Return the lines exactly as they stand, from the first of the material through the line containing "from build123d import *".

-=-=-

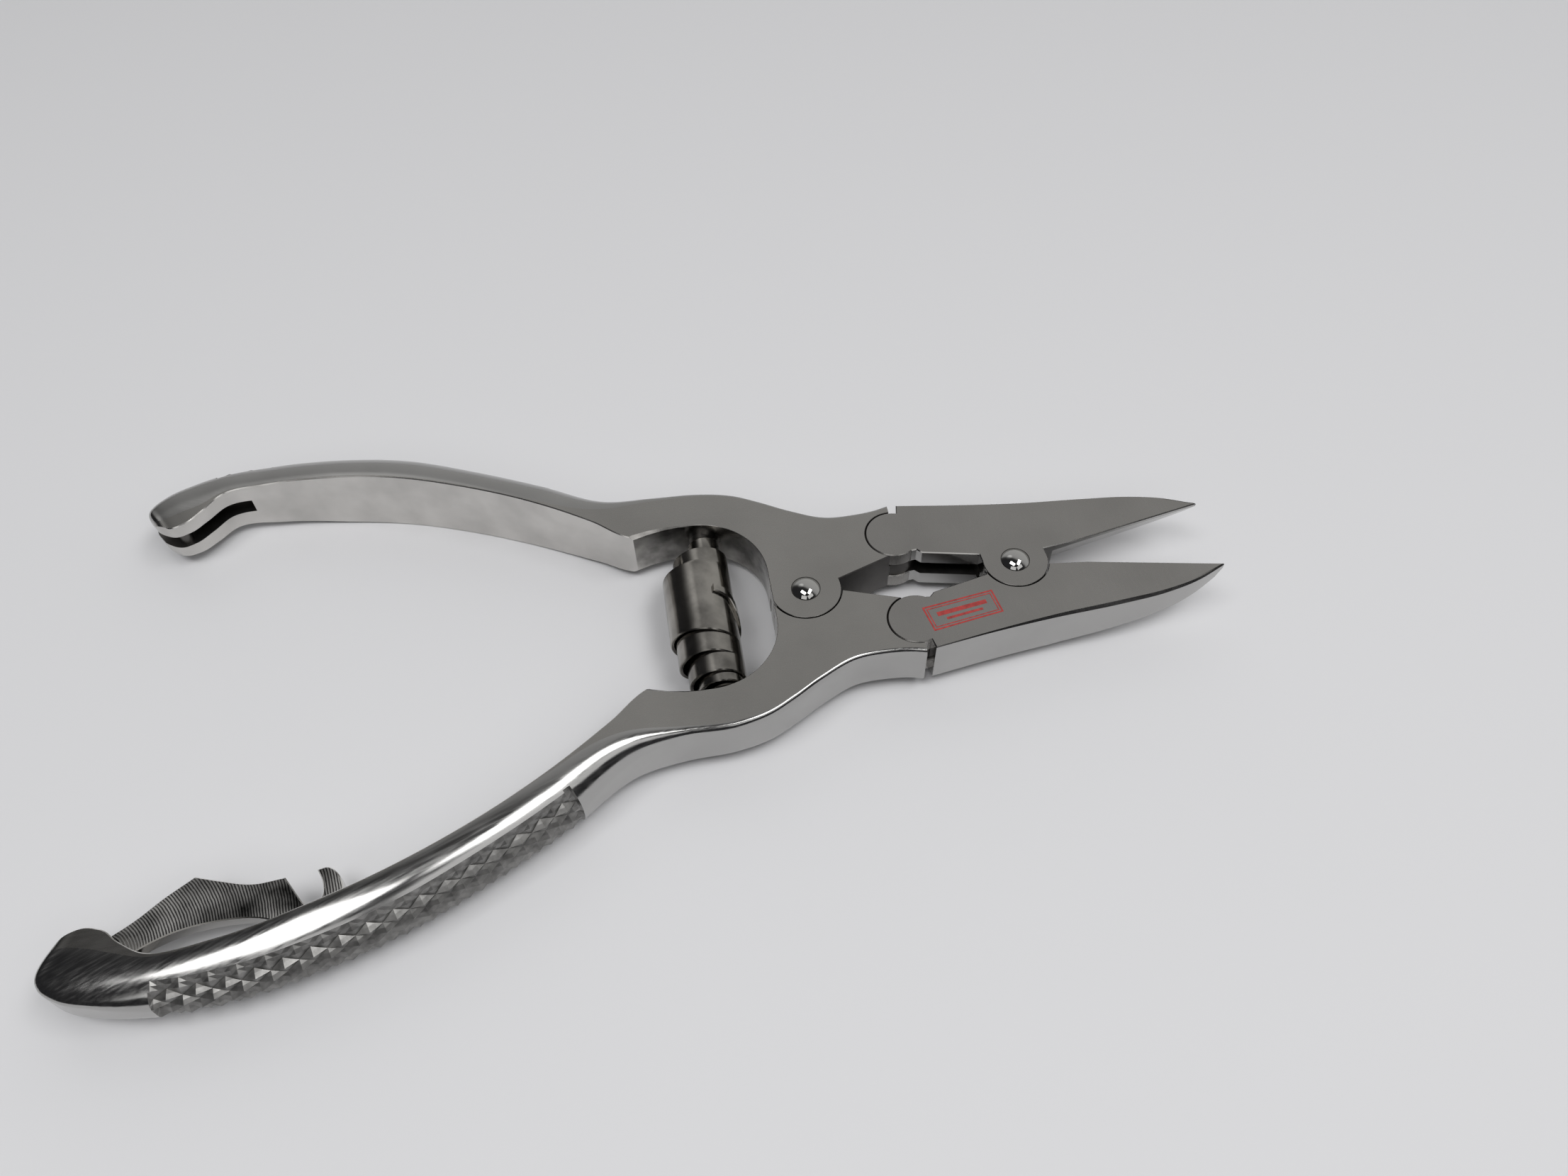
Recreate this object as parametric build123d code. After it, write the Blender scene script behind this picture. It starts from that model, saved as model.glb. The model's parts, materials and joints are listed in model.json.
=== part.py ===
"""Double-action nail trimmer for pets: two handles, two blades, four pivots, a barrel spring and an end lock.

The design frame has the handle pivot at the origin, +X towards the blade tips, +Y towards the upper handle
and z = 0 in the middle of the plate thickness. Everything is drawn with the trimmer open, as the spring
holds it. The last step moves it all so that the origin is under the middle of the whole tool, on its rest plane.
Each handle and blade is drawn for the upper side; the lower one is its mirror image with its own details.
"""

import os
from math import asin, atan2, cos, degrees, hypot, pi, radians, sin

from build123d import *

# ---- linkage: four pivots on a kite ----------------------------------------------------------
PIVOT_SPACING = 31.6        # handle pivot to blade pivot, open
KNUCKLE_X = 14.8            # knuckle, where a handle drives its blade
KNUCKLE_Y = 7.95
BLADE_CLOSING = 10.95       # degrees that each blade turns to bring the edges together

# ---- thickness, measured from the middle plane ------------------------------------------------
HEAD_HALF = 3.75            # blades and the front of the handles
GRIP_HALF = 5.7             # thickest part of the grips
TONGUE_HALF = 1.25          # handle tongue inside the forked blade
LAP_GAP = 0.05              # each half-lapped lug stays this far from the middle plane

# ---- pivots -------------------------------------------------------------------------------------
HANDLE_LUG_R = 5.18
BLADE_LUG_R = 4.83
KNUCKLE_R = 4.17
TONGUE_R = 3.9
LUG_CLEARANCE = 0.12        # between a lug and the hollow that it turns in
RIVET_R = 1.6
RIVET_HEAD_R = 2.05
RIVET_HEAD_HEIGHT = 0.95
KNUCKLE_PIN_R = 1.3
RUNNING_FIT = 0.05          # radial, between a pin and the piece that turns on it
LOOP_FIT = 0.08             # radial, at the blade pivot, where the linkage closes

# ---- blades ---------------------------------------------------------------------------------------
EDGE_LAND = 0.55            # flat strip of the cutting edge, down from the top face
TIP_REACH = 30.85           # blade pivot to tip
BEVEL_START = 6.6           # from the blade pivot to where the ground bevel begins
EDGE_CLEARANCE = 0.03       # each edge stays this far from the centre line when closed

# ---- spring bay and spring -------------------------------------------------------------------------
BAY_R = 10.4
BAY_X = -15.4
BAY_Y = 4.4
BAY_CORNER = (-24.0, 13.5)
# radius, centre x, from y, to y
SPRING_STAGES = ((2.9, -13.8, 11.4, 13.6), (3.8, -14.4, 9.9, 11.4), (4.75, -15.2, 7.2, 9.9),
                 (5.45, -15.4, -5.4, 7.2), (4.65, -15.2, -8.9, -5.4), (4.1, -14.7, -12.1, -8.9),
                 (3.3, -14.1, -13.6, -12.1))
PEG_X = -13.9
PEG_R = 1.7
PEG_REACH = 3.4             # how far a peg stands into the spring
PEG_DEPTH = 3.0             # how far it is pressed into the handle

# ---- end lock -----------------------------------------------------------------------------------------
LEVER_PIVOT = (-95.8, -39.7)
LEVER_MOUTH = (-69.45, -34.9)   # centre of the hook's mouth, folded
LEVER_SWING = 82.3              # degrees, folded to hooked
LEVER_HALF = 1.0
LEVER_EYE_R = 2.9
LEVER_PIN_R = 1.1
CATCH_PIN_R = 0.9
SLOT_HALF = 1.25
PIN_HALF_LENGTH = 3.1           # both lock pins, ground flush inside the rounded ends

KNUCKLE = (KNUCKLE_X, KNUCKLE_Y)
BLADE_PIVOT = (PIVOT_SPACING, 0.0)


def turned(point, angle, centre=(0.0, 0.0)):
    """A plan point turned about a centre, degrees, counter-clockwise."""
    x, y = point[0] - centre[0], point[1] - centre[1]
    c, s = cos(radians(angle)), sin(radians(angle))
    return (centre[0] + c * x - s * y, centre[1] + s * x + c * y)


def handle_closing():
    """Degrees that each handle turns while each blade turns by BLADE_CLOSING."""
    rear = hypot(KNUCKLE_X, KNUCKLE_Y)
    front = hypot(PIVOT_SPACING - KNUCKLE_X, KNUCKLE_Y)
    blade_angle = atan2(KNUCKLE_Y, PIVOT_SPACING - KNUCKLE_X) + radians(BLADE_CLOSING)
    return degrees(asin(front * sin(blade_angle) / rear) - atan2(KNUCKLE_Y, KNUCKLE_X))


HANDLE_CLOSING = handle_closing()
TOTAL_CLOSING = 2 * HANDLE_CLOSING
CATCH = turned(turned(LEVER_MOUTH, LEVER_SWING, LEVER_PIVOT), -TOTAL_CLOSING)


# ---- small helpers ----------------------------------------------------------------------------------
def flat(*edges):
    """A plan face from edges that meet end to end, in any order."""
    return make_face(Curve() + list(edges))


def slab(face, low, high):
    """A plan face as a solid between two heights."""
    return extrude(Pos(0, 0, low) * face, high - low)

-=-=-

ANSWER
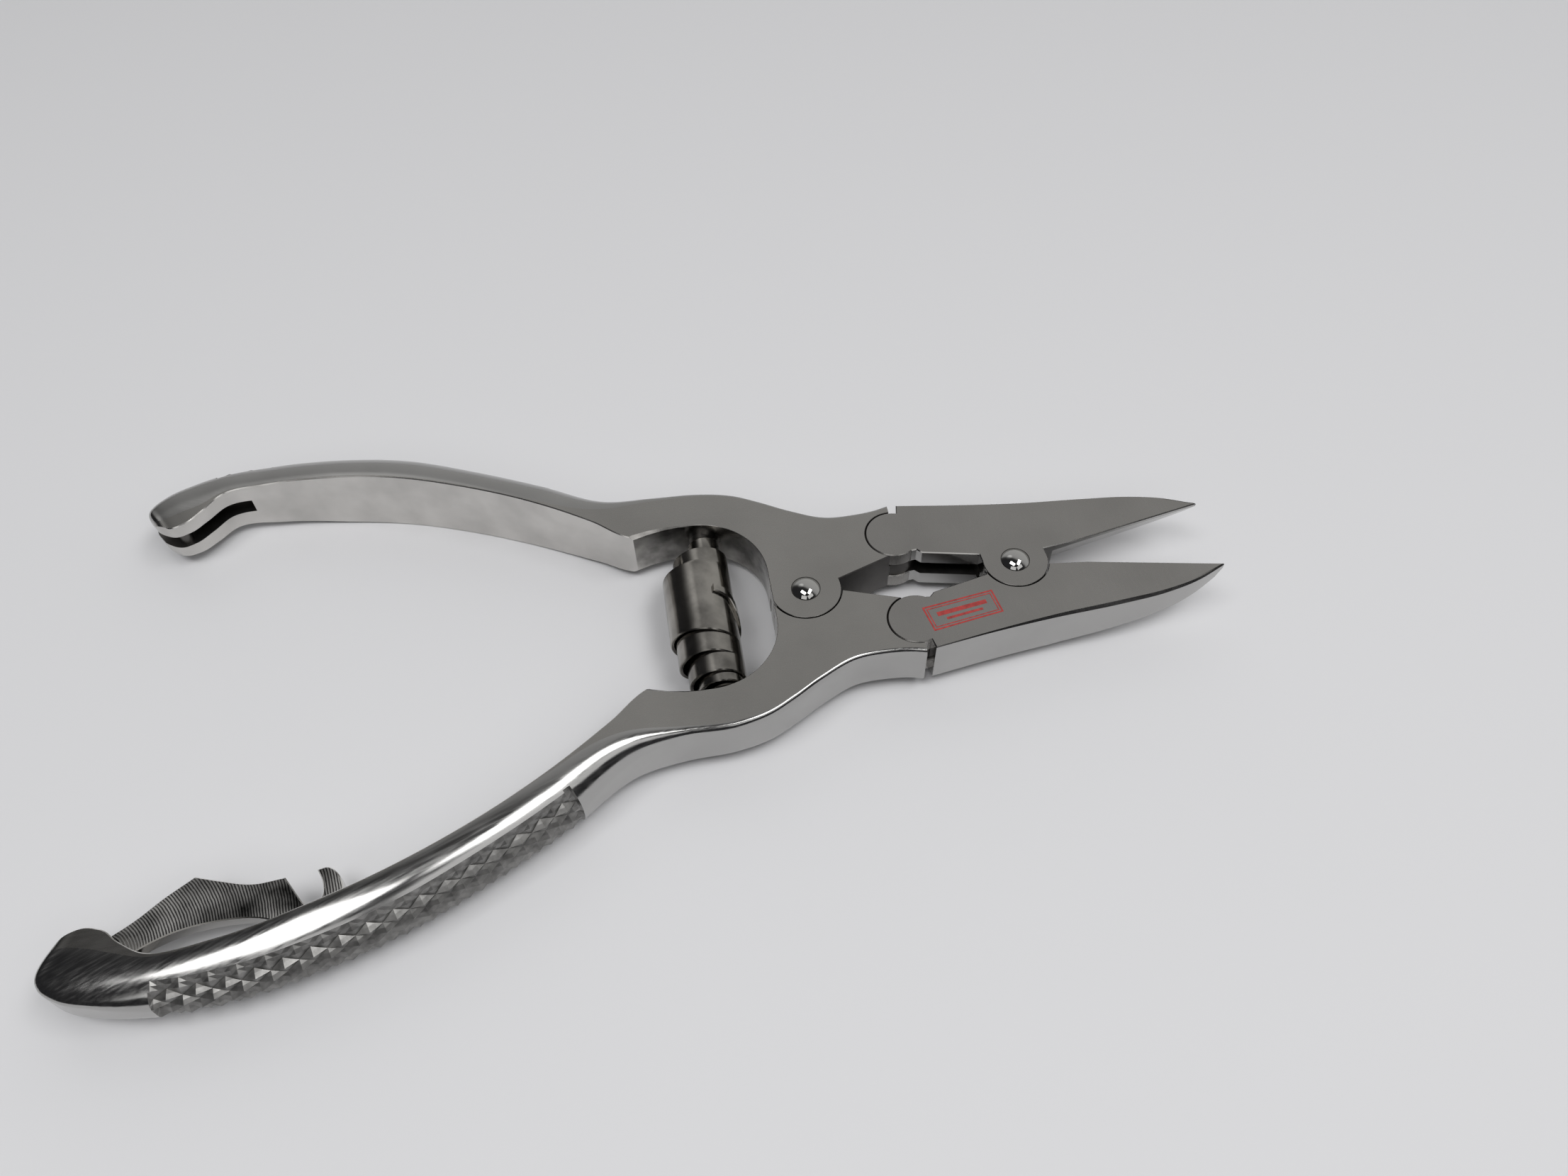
Recreate this object as parametric build123d code. After it, write the Blender scene script behind this picture. It starts from that model, saved as model.glb. The model's parts, materials and joints are listed in model.json.
=== part.py ===
"""Double-action nail trimmer for pets: two handles, two blades, four pivots, a barrel spring and an end lock.

The design frame has the handle pivot at the origin, +X towards the blade tips, +Y towards the upper handle
and z = 0 in the middle of the plate thickness. Everything is drawn with the trimmer open, as the spring
holds it. The last step moves it all so that the origin is under the middle of the whole tool, on its rest plane.
Each handle and blade is drawn for the upper side; the lower one is its mirror image with its own details.
"""

import os
from math import asin, atan2, cos, degrees, hypot, pi, radians, sin

from build123d import *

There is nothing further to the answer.